A 46 year old woman had suffered from headaches for over 6 years. She was involved in a motor vehicles accident and injured her neck and shoulder. She denied headaches prior to the accident. Over several years, her headaches began happening more often and were getting worse. When she came to our office, she was experiencing 3 to 4 headaches a week. The headaches occurred mostly during the work week.
She described a constant dull ache at the base of her skull. As the day progressed, the intensity of the ache would increase. Eventually she would begin to feel a dull pain on her right temple. By the end of the day, she would have a strong dull headache and pain behind her eye.

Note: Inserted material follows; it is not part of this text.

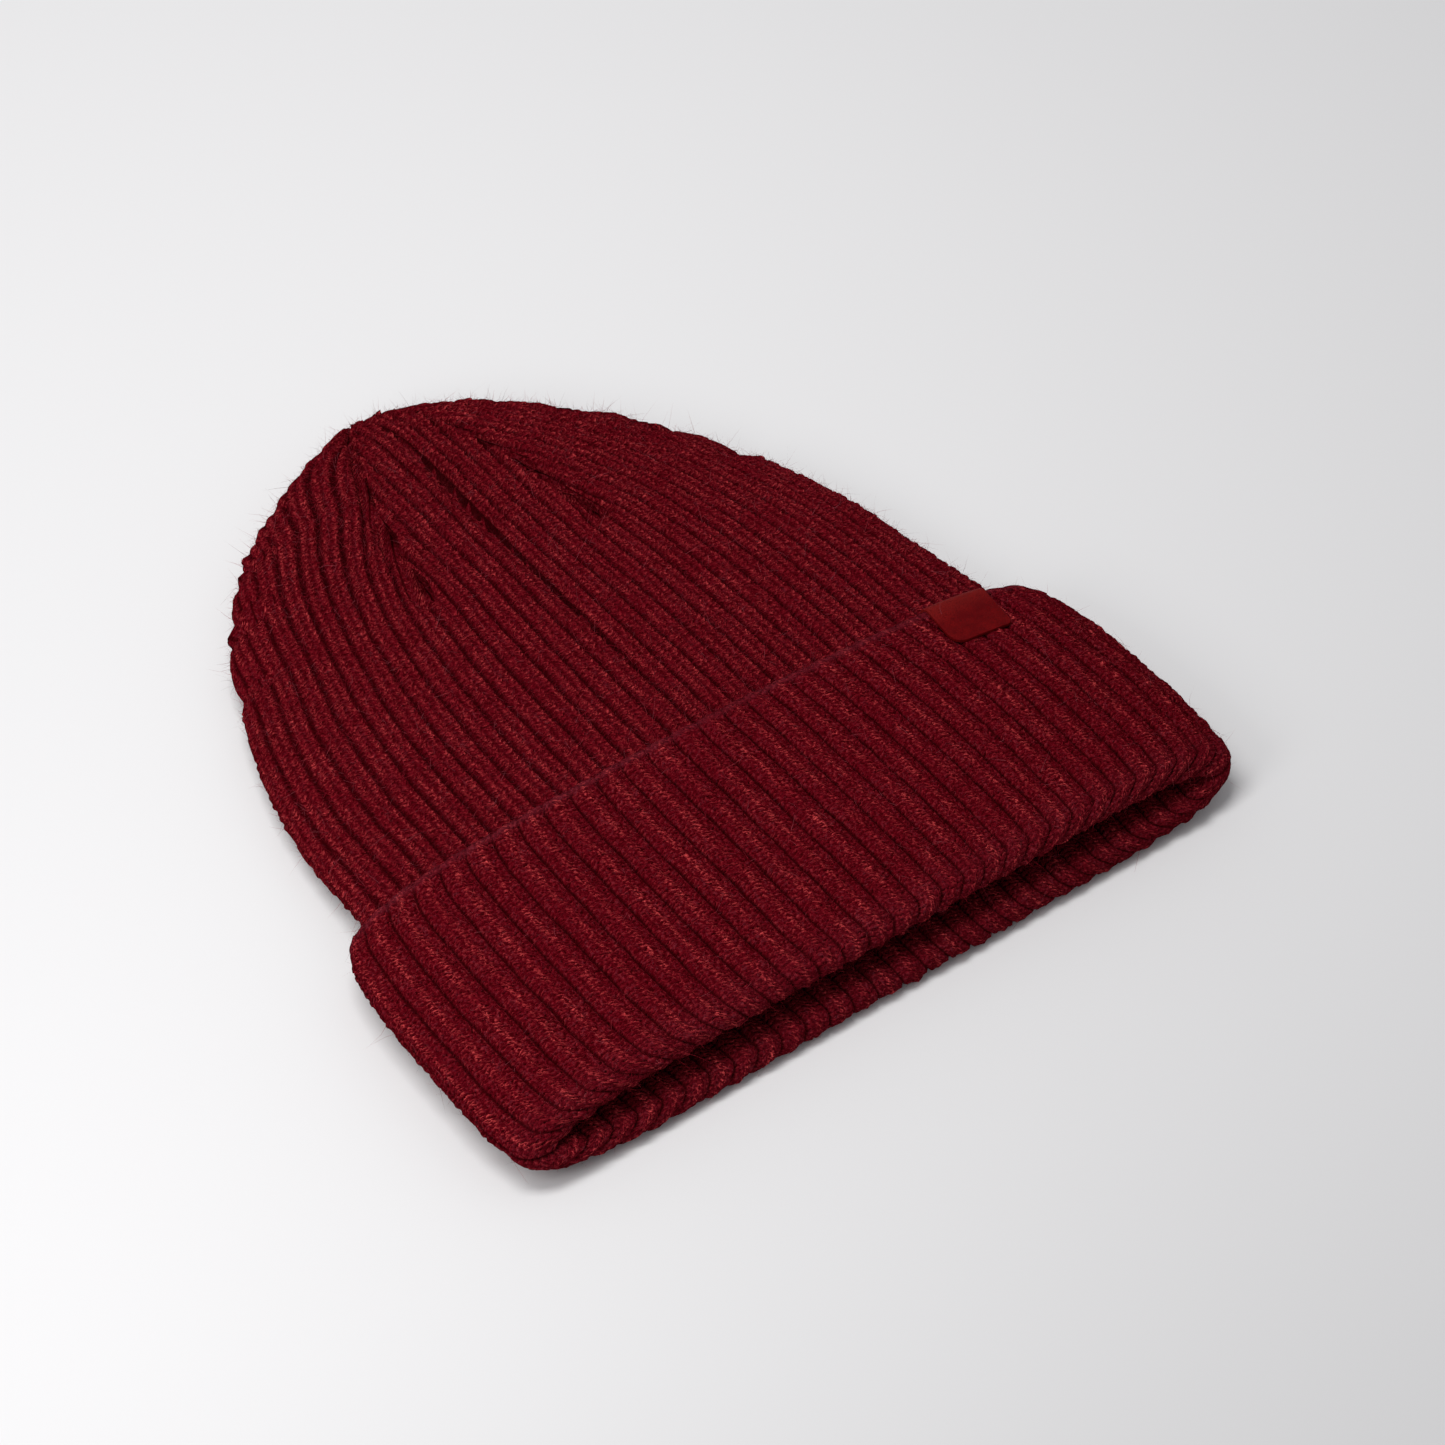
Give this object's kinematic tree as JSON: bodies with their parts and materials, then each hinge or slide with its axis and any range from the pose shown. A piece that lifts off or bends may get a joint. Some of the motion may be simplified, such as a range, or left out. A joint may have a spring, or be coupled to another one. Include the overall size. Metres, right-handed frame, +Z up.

Her job required her to sit and type at the computer for most of the day. She would spend most of the day looking at the computer monitor and looking down at paperwork. With increased computer time, her shoulder muscles would tighten. She often asked her husband to rub her shoulders at the end of the day.
She reported her headaches would also be worse when driving or riding in a plane. Sleeping in uncomfortable head positions would also cause her to develop headaches.

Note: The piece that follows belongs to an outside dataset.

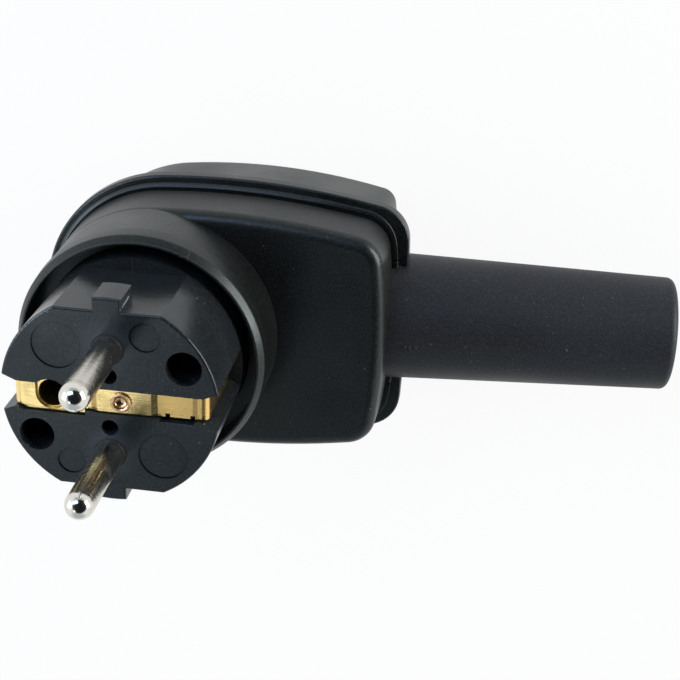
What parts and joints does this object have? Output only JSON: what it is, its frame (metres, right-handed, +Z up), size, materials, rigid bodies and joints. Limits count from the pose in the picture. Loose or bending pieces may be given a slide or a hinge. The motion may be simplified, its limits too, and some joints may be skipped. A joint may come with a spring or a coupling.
{
  "type": "angled rubber plug",
  "caption": "Angled mains plug with two round pins, side earth contacts, an earth socket and a long rubber cable boot.",
  "frame": {"origin": "centre of the contact face, midway between the two pins", "axes": "+Z up, the way the pins point, with the plug resting on its flat back; +X along the cable boot; +Y from the lower pin to the upper pin of the picture"},
  "size_m": [0.1189, 0.0508, 0.079],
  "materials": {
    "housing_rubber": "satin moulded black rubber",
    "boot_rubber": "matte moulded black rubber, finely speckled",
    "carrier_plastic": "smooth black thermoset",
    "pin_nickel": "nickel-plated brass, bright ball ends and turned shafts",
    "earth_brass": "bright rolled brass",
    "rivet_copper": "copper-tinted rolled rivet",
    "screw_steel": "zinc-plated steel"
  },
  "bodies": {
    "root": {"body_housing": "housing_rubber", "rear_cover": "housing_rubber", "cable_boot": "boot_rubber", "contact_carrier": "carrier_plastic", "pin_upper": "pin_nickel", "pin_lower": "pin_nickel", "earth_strip": "earth_brass", "earth_rivet": "rivet_copper", "earth_socket": "earth_brass", "earth_terminal": "earth_brass", "terminal_screw_upper": "screw_steel", "terminal_screw_lower": "screw_steel", "terminal_screw_earth": "screw_steel", "housing_screw_right": "screw_steel", "housing_screw_left": "screw_steel", "threaded_insert_right": "earth_brass", "threaded_insert_left": "earth_brass", "clamp_base": "carrier_plastic", "clamp_bar": "screw_steel", "clamp_screw_upper": "screw_steel", "clamp_screw_lower": "screw_steel"}
  },
  "joints": []
}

When she came into the office, she had a reduced range of motion. She could not look over her shoulders or tuck her chin to her chest. She described a strong muscle stretch when looking left or right. She described constant knots on her shoulders, that were often more tender when she had headaches.
After the exam, we explained her headaches appeared to be caused by her neck joints and muscle spasms. The dysfunction was triggering the headache cycle that would eventually lead to her developing a headache.
Treatment started with electric therapy and light stretching. She was given exercises and stretches to perform at home. She began icing her neck muscles several times a day. We adjusted the patient's joints and started utilizing massage therapy on her neck. Two weeks into treatment we started alternating Graston Technique with massage therapy to treat the muscle spasms and scar tissues in the neck muscles.
Within two weeks, her headache intensity was decreasing. She noticed greater range of motion looking over her shoulder. Her neck did not feel as sore at the end of the day.
In the third week, she only had two mild headaches. It was the first time in months that she only had two headaches in a week.
By the end of the fourth week, she did not have a headache. She felt muscle tightness and spasms, but they did not lead to the usual work related headaches.
She was very thrilled with the progress.
This former headache sufferer went on to regain full range of motion, improve her flexibility, and relax the muscle spasms. She only has 1 mild headache a month, usually after very long weeks of computer work. She does not require active treatment for her headaches. She continues to come into the office for occasional massage and adjustments.
She once told me, "I thought you were nuts when you said my headaches were caused by my neck. But my headaches were so bad; I was willing to try anything. I am really glad I did."
The combination of chiropractic, physical therapy, and massage therapy helped this women get rid of her headaches.